On January 17th The Michelin Guide said that the establishment “remained excellent but no longer at the level of three stars” and will have only two in the 2020 edition of the famous red book.
In an interview with RTL, Michelin Guide boss Gwendal Poullennec said that Michelin stars have to be earned and not inherited.
Celebrity chef Marc Veyrat sued the Michelin Guide over a lost third star and described the move as “pathetic”. While the chef’s son Jerome Bocuse told for RTL that this Michelin move was a “heavy blow” and that its consequences would be “difficult to measure.”
Even President Emmanuel Macron weighed in, telling RTL: “I want to spare a thought for what his family represents, for all those he trained, and that cannot take away from the unique role of Paul Bocuse in French gastronomy.”
The Bocuse d’Or organization, which manages the annual cooking competition he created, also greeted this announcement with sadness and expressed its unwavering support for the restaurant.

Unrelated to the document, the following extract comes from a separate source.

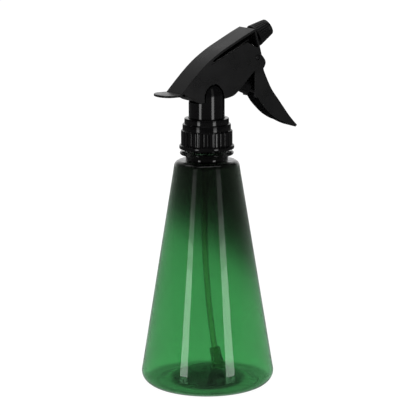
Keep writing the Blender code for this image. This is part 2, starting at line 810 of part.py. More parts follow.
def make_dip_tube(head, finish):
    """The bent plastic tube as a round rod of its outer size, carried along one smooth route."""
    route = smooth_curve(TUBE_ROUTE, 4)
    curve = bpy.data.curves.new("dip_tube", "CURVE")
    curve.dimensions = "3D"
    spline = curve.splines.new("POLY")
    spline.points.add(len(route) - 1)
    for point, place in zip(spline.points, route):
        point.co = (*(Vector(place) * MM), 1.0)
    curve.bevel_depth = TUBE_R * MM
    curve.bevel_resolution = 2
    curve.use_fill_caps = True
    curve.materials.append(finish)
    tube = bpy.data.objects.new("dip_tube", curve)
    tube.parent = head
    bpy.context.collection.objects.link(tube)
    return tube


def filter_frame(head):
    """An empty at the filter's foot whose Z axis runs up along the tube's end."""
    frame = empty("filter_axis", FILTER_BOTTOM, head)
    up = (Vector(FILTER_TOP) - Vector(FILTER_BOTTOM)).normalized()
    frame.rotation_mode = "QUATERNION"
    frame.rotation_quaternion = up.to_track_quat("Z", "Y")
    return frame


def make_filter(head, plastic, screen_finish):
    frame = filter_frame(head)
    length = (Vector(FILTER_TOP) - Vector(FILTER_BOTTOM)).length
    outline = (
        (TUBE_R + GAP, 9.0),
        (TUBE_R + GAP, length),
        (3.6, length),
        (3.7, 8.0),
        (4.6, 3.0),
        (5.4, 1.6),
        (5.4, 0.0),
        (4.6, 0.0),
        (4.6, 1.5),
        (3.9, 3.0),
        (1.3, 7.0),
        (1.3, 9.0),
    )
    body = turned("filter_body", outline, 24, frame, plastic)
    screen_outline = ((0.0, 0.4), (4.3, 0.4), (4.3, 1.0), (0.0, 1.0))
    screen = turned("filter_screen", screen_outline, 24, frame, screen_finish)
    return body, screen


def main():
    for old in list(bpy.data.objects):
        bpy.data.objects.remove(old, do_unlink=True)
    green = material("green_bottle_plastic", (0.05, 0.32, 0.11), 0.08, transmission=0.9)
    black = material("black_gloss_plastic", (0.012, 0.012, 0.013), 0.22)
    satin = material("black_satin_plastic", (0.016, 0.016, 0.017), 0.35)
    natural = material("natural_plastic", (0.75, 0.76, 0.72), 0.4)
    tube_plastic = material("clear_tube_plastic", (0.7, 0.76, 0.68), 0.3, transmission=0.4)
    rubber = material("seal_rubber", (0.02, 0.02, 0.02), 0.7)
    steel = material("spring_steel", (0.62, 0.63, 0.65), 0.28, metallic=1.0)

    frame = empty("mister_frame", (BOTTLE_AXIS_X, 0.0, 0.0))
    head = empty("head_axis", (0.0, 0.0, 0.0), frame)
    pump = empty("pump_axis", PUMP_POINT, head, PUMP_SLOPE_DEG)
    nozzle = empty("nozzle_axis", NOZZLE_POINT, head, -NOZZLE_RISE_DEG)

    make_bottle(frame, green)
    make_gasket(frame, rubber)
    make_collar(frame, black)
    make_pump_body(head, pump, nozzle, black)
    make_tube_holder(head, natural)
    make_inlet_ball(head, steel)
    make_outlet_ball(nozzle, steel)
    make_piston(pump, black)
    make_piston_seal("piston_rear_seal", PISTON_REAR + SEAL_FROM_END, pump, rubber)
    make_piston_seal("piston_front_seal", PISTON_HEAD_FRONT - SEAL_FROM_END, pump, rubber)
    make_return_spring(pump, steel)
    make_outlet_spring(nozzle, steel)
    make_spinner(nozzle, natural)
    make_nozzle_seal(nozzle, rubber)
    make_nozzle_cap(nozzle, satin)
    make_shroud(head, nozzle, satin)
    make_trigger(head, pump, satin)
    make_dip_tube(head, tube_plastic)
    make_filter(head, natural, steel)


main()
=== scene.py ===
"""Looks of the hand mister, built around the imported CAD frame.

Shapes are worked out in millimetres in the bottle's frame: the bottle's axis is the Z axis, the bottle stands
on z = 0 and the nozzle points to +X. PLACE turns them into the row frame, in metres.
"""

import json
import math

import bmesh
import bpy
from mathutils import Matrix, Vector


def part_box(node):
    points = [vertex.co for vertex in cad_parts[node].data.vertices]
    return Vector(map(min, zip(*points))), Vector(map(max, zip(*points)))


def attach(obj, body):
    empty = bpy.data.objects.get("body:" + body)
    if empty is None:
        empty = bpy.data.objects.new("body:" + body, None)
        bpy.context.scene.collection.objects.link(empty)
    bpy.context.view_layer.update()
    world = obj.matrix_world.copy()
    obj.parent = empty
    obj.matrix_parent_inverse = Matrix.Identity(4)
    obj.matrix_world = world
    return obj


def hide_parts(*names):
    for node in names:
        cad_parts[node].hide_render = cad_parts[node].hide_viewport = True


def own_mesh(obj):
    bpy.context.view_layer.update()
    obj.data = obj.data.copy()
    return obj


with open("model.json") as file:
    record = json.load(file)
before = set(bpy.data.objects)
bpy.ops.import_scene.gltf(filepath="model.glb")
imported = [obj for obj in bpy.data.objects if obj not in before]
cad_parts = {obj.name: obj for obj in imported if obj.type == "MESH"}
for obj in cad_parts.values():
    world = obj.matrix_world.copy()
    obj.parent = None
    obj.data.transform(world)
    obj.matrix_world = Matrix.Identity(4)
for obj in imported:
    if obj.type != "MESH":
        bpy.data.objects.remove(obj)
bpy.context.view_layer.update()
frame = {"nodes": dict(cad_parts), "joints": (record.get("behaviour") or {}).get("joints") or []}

MM = 0.001


def middle(node):
    """The middle of a CAD node's box, in millimetres."""
    low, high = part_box(node)
    return (low + high) / (2.0 * MM)


AXIS = Vector((middle("bottle").x, middle("bottle").y, 0.0))
PLACE = Matrix.Translation(AXIS * MM) @ Matrix.Scale(MM, 4)
JOINTS = {joint["name"]: joint for joint in frame["joints"]}


def joint_point(name):
    return Vector(JOINTS[name]["pos_m"]) / MM - AXIS


def axis_frame(origin, direction):
    """A frame whose X axis runs along the direction and whose Y axis stays across the sprayer head."""
    along = Vector(direction).normalized()
    across = Vector((0.0, 1.0, 0.0))
    made = Matrix((along, across, along.cross(across))).transposed().to_4x4()
    made.translation = origin
    return made


NOZZLE = axis_frame(joint_point("nozzle_turn"), JOINTS["nozzle_turn"]["axis"])
PIVOT = joint_point("trigger_pull")
PUMP_POINT = Vector((26.1, 0.0, 201.2))
PUMP = axis_frame(PUMP_POINT, -Vector(JOINTS["piston_stroke"]["axis"]))

# Bottle
CONE_BASE_R = 44.5
CONE_BASE_Z = 8.0
CONE_TOP_R = 21.6
CONE_TOP_Z = 149.0
SHOULDER_Z = 152.0
SHOULDER_CORNER_R = 4.2
STANDING_RING_R = 35.4
STANDING_RING_WIDTH = 3.0
BOTTLE_WALL = 0.8
NECK_R = 12.7
NECK_BELOW_BEAD_R = 14.0
NECK_BORE_R = 10.9
NECK_TOP_Z = 174.0
BEAD_R = 17.8
BEAD_Z = 157.0
BEAD_HALF_THICKNESS = 1.1
THREAD_PITCH = 4.233
THREAD_HEIGHT = 1.05

# Shroud
HALF_WIDTH = 10.0
SHROUD_WALL = 1.6
ROOF_WALL = 1.8


# ---------------------------------------------------------------- outlines


def arc(centre, radius_r, radius_z, from_deg, to_deg, steps):
    """Points of an elliptical arc about a centre."""
    points = []
    for i in range(steps + 1):
        angle = math.radians(from_deg + (to_deg - from_deg) * i / steps)
        points.append((centre[0] + radius_r * math.cos(angle), centre[1] + radius_z * math.sin(angle)))
    return points


def line(start, end, steps):
    """Evenly spaced points from start up to, but not including, end."""
    return [
        tuple(a + (b - a) * i / steps for a, b in zip(start, end))
        for i in range(steps)
    ]


def smooth_curve(points, steps):
    """A Catmull-Rom curve through the points, which may have any number of coordinates."""
    padded = [points[0], *points, points[-1]]
    result = []
    for a, b, c, d in zip(padded, padded[1:], padded[2:], padded[3:]):
        for i in range(steps):
            t = i / steps
            result.append(
                tuple(
                    0.5 * (2.0 * q + (r - p) * t + (2.0 * p - 5.0 * q + 4.0 * r - s) * t * t
                           + (3.0 * q - p - 3.0 * r + s) * t**3)
                    for p, q, r, s in zip(a, b, c, d)
                )
            )
    result.append(tuple(points[-1]))
    return result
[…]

Paul Bocuse or Monsieur Paul as he was known, died on January 20th, 2018, after a long battle
with Parkinson’s disease.
He was one of the country’s most celebrated chefs, helping shake up the food world in the 1970s with the lighter fare of the Nouvelle Cuisine revolution and introduce the notion of culinary celebrity.
Even before his death, some critics had commented that the restaurant was no longer quite up to scratch. But Michelin’s decision, a year after controversially stripping Veyrat of his third star, immediately stirred discontent.
Food critic Perico Legasse told for BFM news channel the guide had committed an irreparable error in what he called its quest to create media hype.
Veyrat said he had “lost faith” in a new generation of Michelin editors and accused them of trying to make a name for themselves by taking down the giants of French cuisine.
“I am sad for the team that took up the torch at Collonges,” tweeted three-starred chef Georges Blanc, while Lyon Mayor Gerard Collomb spoke of his “immense disappointment.”
Gastronomy publication Atabula was a lone voice in supporting the Michelin move, which it described as a much-needed “revolution” in an industry held back by decades of inertia.
According to Michelin, restaurants are selected on four criteria: the quality of the products, a chef’s mastery of flavour and cooking techniques, the originality of the dishes and consistency throughout the meal. But critics say the process has rendered Michelin stars untenable as more and more diners baulk at spending a fortune on a meal.
A handful of French restaurateurs have in recent years relinquished their prized three-star status because of the stress of being judged by Michelin inspectors.